Smith split the 2023 season between the rookie-level Florida Complex League Tigers, West Michigan, and the Double-A Erie SeaWolves. He made 12 appearances (11 starts) for the three affiliates, posting a cumulative 1-2 record and 5.30 ERA with 38 strikeouts across 37 1/3 innings pitched. Smith made 14 appearances (13 starts) for West Michigan in 2024, compiling an 0-5 record and 4.40 ERA with 59 strikeouts across 57 1/3 innings pitched.

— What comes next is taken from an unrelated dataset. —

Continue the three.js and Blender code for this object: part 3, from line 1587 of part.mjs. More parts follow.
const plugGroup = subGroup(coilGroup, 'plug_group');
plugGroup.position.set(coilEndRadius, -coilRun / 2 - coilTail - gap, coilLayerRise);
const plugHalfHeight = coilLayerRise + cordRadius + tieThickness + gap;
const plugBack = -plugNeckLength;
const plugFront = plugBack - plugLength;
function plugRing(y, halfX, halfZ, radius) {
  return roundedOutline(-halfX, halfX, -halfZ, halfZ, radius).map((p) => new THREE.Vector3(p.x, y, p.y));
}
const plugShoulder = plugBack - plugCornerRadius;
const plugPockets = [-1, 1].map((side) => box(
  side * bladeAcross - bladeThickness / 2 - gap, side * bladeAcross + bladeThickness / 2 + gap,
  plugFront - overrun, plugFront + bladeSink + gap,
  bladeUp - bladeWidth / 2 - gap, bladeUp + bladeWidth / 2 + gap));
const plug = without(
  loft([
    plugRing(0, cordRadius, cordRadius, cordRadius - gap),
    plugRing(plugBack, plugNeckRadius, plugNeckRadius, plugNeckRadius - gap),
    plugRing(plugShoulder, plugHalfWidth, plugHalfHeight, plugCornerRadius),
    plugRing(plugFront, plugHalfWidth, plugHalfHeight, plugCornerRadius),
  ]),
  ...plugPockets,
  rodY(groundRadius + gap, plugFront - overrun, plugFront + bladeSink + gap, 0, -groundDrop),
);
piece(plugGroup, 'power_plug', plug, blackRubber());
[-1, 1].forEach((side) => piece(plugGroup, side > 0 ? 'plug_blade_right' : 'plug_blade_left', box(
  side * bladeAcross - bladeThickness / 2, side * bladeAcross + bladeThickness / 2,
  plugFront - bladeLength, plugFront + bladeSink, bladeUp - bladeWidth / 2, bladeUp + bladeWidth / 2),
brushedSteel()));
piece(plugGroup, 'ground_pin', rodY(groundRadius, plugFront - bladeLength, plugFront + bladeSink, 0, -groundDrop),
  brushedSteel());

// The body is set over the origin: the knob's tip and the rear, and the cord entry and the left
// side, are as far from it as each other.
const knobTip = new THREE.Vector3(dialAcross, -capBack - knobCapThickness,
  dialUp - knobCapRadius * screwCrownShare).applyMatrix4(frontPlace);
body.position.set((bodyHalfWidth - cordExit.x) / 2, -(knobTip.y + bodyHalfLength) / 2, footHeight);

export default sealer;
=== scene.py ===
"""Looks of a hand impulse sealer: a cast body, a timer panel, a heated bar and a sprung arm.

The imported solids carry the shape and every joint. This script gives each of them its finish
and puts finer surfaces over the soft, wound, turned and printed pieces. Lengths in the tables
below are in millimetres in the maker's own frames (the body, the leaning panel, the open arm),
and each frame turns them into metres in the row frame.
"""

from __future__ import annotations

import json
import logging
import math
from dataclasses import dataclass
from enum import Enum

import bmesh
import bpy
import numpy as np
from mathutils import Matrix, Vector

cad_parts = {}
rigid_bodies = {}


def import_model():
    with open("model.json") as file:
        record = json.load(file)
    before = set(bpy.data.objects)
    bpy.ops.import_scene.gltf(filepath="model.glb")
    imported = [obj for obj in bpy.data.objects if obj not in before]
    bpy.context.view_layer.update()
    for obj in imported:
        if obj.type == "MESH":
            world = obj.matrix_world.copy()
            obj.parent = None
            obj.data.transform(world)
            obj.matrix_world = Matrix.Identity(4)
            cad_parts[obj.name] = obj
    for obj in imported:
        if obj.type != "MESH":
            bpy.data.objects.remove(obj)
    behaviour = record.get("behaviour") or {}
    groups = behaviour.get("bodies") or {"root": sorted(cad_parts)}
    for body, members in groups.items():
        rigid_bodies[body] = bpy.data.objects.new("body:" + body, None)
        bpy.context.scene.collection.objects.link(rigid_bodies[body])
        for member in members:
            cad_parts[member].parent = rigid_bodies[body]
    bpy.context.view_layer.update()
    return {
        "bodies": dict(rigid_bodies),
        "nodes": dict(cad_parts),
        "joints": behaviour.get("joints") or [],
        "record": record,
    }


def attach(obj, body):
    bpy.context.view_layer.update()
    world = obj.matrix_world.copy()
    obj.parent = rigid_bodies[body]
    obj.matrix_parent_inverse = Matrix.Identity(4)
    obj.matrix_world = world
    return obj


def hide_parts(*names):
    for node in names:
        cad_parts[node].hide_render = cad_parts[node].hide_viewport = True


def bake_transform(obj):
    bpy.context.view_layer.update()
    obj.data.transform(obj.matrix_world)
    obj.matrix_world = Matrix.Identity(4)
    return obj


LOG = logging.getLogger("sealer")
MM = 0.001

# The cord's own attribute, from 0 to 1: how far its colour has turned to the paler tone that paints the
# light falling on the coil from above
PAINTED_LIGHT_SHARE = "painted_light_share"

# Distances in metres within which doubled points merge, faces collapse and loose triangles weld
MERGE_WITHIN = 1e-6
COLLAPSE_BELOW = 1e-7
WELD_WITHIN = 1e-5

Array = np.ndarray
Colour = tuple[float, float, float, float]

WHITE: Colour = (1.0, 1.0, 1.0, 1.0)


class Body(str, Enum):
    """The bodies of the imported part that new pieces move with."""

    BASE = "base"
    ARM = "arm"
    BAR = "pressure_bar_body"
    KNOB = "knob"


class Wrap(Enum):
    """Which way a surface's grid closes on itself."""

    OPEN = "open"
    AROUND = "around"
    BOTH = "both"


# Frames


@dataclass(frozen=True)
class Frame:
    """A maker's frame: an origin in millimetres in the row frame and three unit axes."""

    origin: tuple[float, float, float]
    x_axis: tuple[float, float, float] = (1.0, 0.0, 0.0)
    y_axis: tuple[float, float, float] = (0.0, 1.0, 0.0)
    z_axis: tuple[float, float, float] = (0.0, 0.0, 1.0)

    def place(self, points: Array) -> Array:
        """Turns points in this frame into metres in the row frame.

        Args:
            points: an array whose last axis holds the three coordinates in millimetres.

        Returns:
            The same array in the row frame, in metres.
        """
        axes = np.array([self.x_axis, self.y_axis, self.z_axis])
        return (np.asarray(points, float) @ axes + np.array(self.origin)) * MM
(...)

Smith split the beginning of the 2025 campaign between Double-A Erie and the Triple-A Toledo Mud Hens, recording a combined 1.80 ERA over his first 20 innings of work. On May 30, 2025, Smith was selected to the 40-man roster and promoted to the major leagues for the first time. He made his major league debut on June 2 against the Chicago White Sox, pitching two scoreless innings of relief. On July 2, Smith recorded his first career win after tossing 3 1/3 scoreless innings against the Washington Nationals. He made seven appearances for Detroit during his rookie campaign, recording a 1-0 record and 1.38 ERA with four strikeouts over 13 innings pitched.

Smith was optioned to Triple-A Toledo to begin the 2026 season. However, on March 25, 2026, Smith was designated for assignment by the Tigers.

===San Francisco Giants===
On March 30, 2026, Smith was traded to the San Francisco Giants in exchange for cash considerations.